Hong Kong does a fine job with the Opium War and the 1841 British seizure and occupation of the island. There’s even a pretty evenhanded description of why this foreign colony became the great entrepôt of the Chinese Empire (The short answer is political stability; merchants – including Chinese merchants – enjoyed security of life and property courtesy of the British Empire while China had a very rocky century and a half. Political stability and the rule of law built a great city.)
This is all in the text at the museum, at least, if you read between the lines, and assuming that you actually read the text. But, who reads museum texts? Only people who read blog posts like this.
The centerpiece of the Hong Kong museum is a full scale replica of a shop street in old Hong Kong, complete with family quarters over the shop houses. The hordes of schoolchildren who troop through can be forgiven if they come away believing that British Hong Kong was a Chinese city. It is what they are meant to believe. The individual displays are not inaccurate; the overall impression is. After the drama of the Opium Wars, the British are pushed to the side – literally into a few little rooms off the main street, to make room for the story of Chinese Hong Kong. The Brits reappear to surrender to the Japanese whose behavior as an occupying power gets an almost uniformly negative – and therefore thoroughly fair – treatment. But the spotlight is on the Chinese. And the argument is that Hong Kong belongs to the Chinese nation.

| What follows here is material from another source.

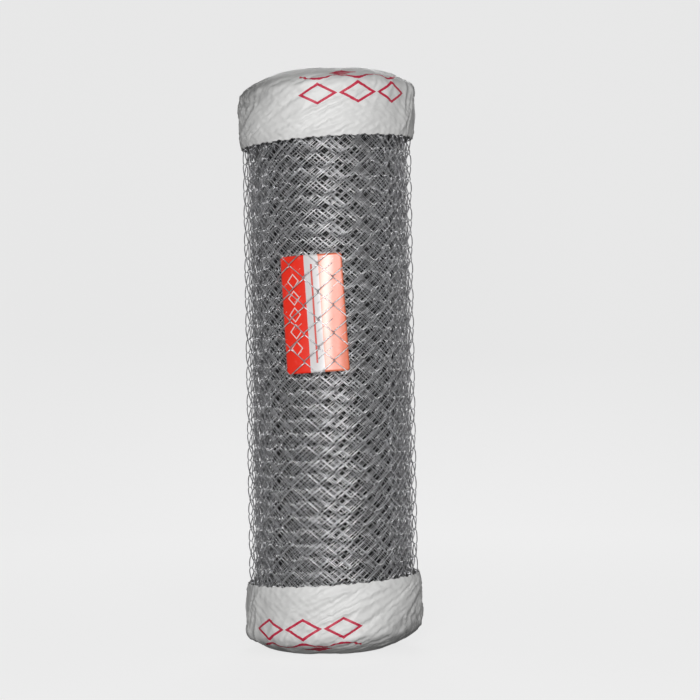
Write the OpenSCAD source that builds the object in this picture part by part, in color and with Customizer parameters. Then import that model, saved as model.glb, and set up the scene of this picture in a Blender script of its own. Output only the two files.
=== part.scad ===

The National Museum of Singapore is is intriguingly different because rather than claiming that Siingapore is a Chinese city, this museum makes the claim that Singapore is a nation. If the names of the two museums don’t signal that sufficiently, the exhibits do.
Like Hong Kong, Singapore was a British invention and the curators in Singapore handle this awkward fact much as the curators in Hong Kong do: they accurately portray the 1818 creation of the British colony, but they arrive at the story only after beginning with the big bang theory of creation presented as a dazzling multi-media show in a dramatic round chamber. And impressing us with an archaeological gallery boasting of an improbable level of grander for long-vanished settlements on the peninsula.
But the heart of the museum is dedicated to telling the story of Singapore as a multi-cultural city, a place where Chinese, Brits, Malay and Tamil (Buddhists, Christians, Muslims and Hindus) – Singaporeans all! – work together to build a better Singapore.
The curators have the space to take us to little-known corners of the past, for example, British colonial policy that provided only primary education for Malays, but offered secondary education for Chinese. The British administrators explained that the colony needed only so many clerks and, since educating the the Chinese could supply them, it would be wasteful to educate the Malay. The post-World War II galleries are more problematic, but, then, so is Singapore.
Singpore simply fails to fit into any of our conventional paradigms. Wealthy despite the fact that it has no natural resources, Singapore is clean, law-abiding, safe, and doing better than almost any other country in the world when it comes to providing a good education and good jobs for all of its citizens. Not to mention first-rank galleries and concert halls. The authoritarian downside to Singapore is well known, but a great many Malaysians, Indonesians and other Asians would ignore all that if they could get landed status. Which brings us to Singapore’s ethnic policy.
Not the official ethnic policy, of course. That is as multi-cultural as the National Museum. Unofficially, however, the policy is to insure that Singapore continues to be Chinese. This is difficult in a state that is, after all, a tiny spur on the Malaysian peninsula and a short ferry ride from Indonesia. Immigration policy has long unofficially favored immigration by Straits Chinese, the ethnically Chinese minorities in what are now Malaysia and Indonesia who have lived in the region as distinctive, culturally Chinese communities since long before the birth of Islam. They continue to immigrate to Singapore, but not in sufficient numbers to supply Singapore’s voracious demand of labor.
The government of Singapore seeks out and admits growing numbers of mainland Chinese in what most observers see as a deliberate effort to insure that the Chinese continue to be the majority ethnicity. Discrimination in favor of Chinese (ergo, against Malay and Tamil) is said to be endemic in hiring, and visible in job listings that specify “Mandarin-speaker”.
This is at odds with the narrative of the National Museum, but it is also at odds with Lee Hsien Loong’s goal of building a Singaporean nation. To do that , Lee will have to persuade Singapore’s Malay, Tamil and Chinese not only that they are Singaporeans, but that Singaporean is a real identity. But as long as Singapore’s Tamil and Malay citizens are treated as less than the equals of their Chinese fell0w citizens, there is no reason for any citizen, Tamil, malay or Shinese, to believe in a Singaporean nation.
Building a National Museum is a lot easier than building a nation.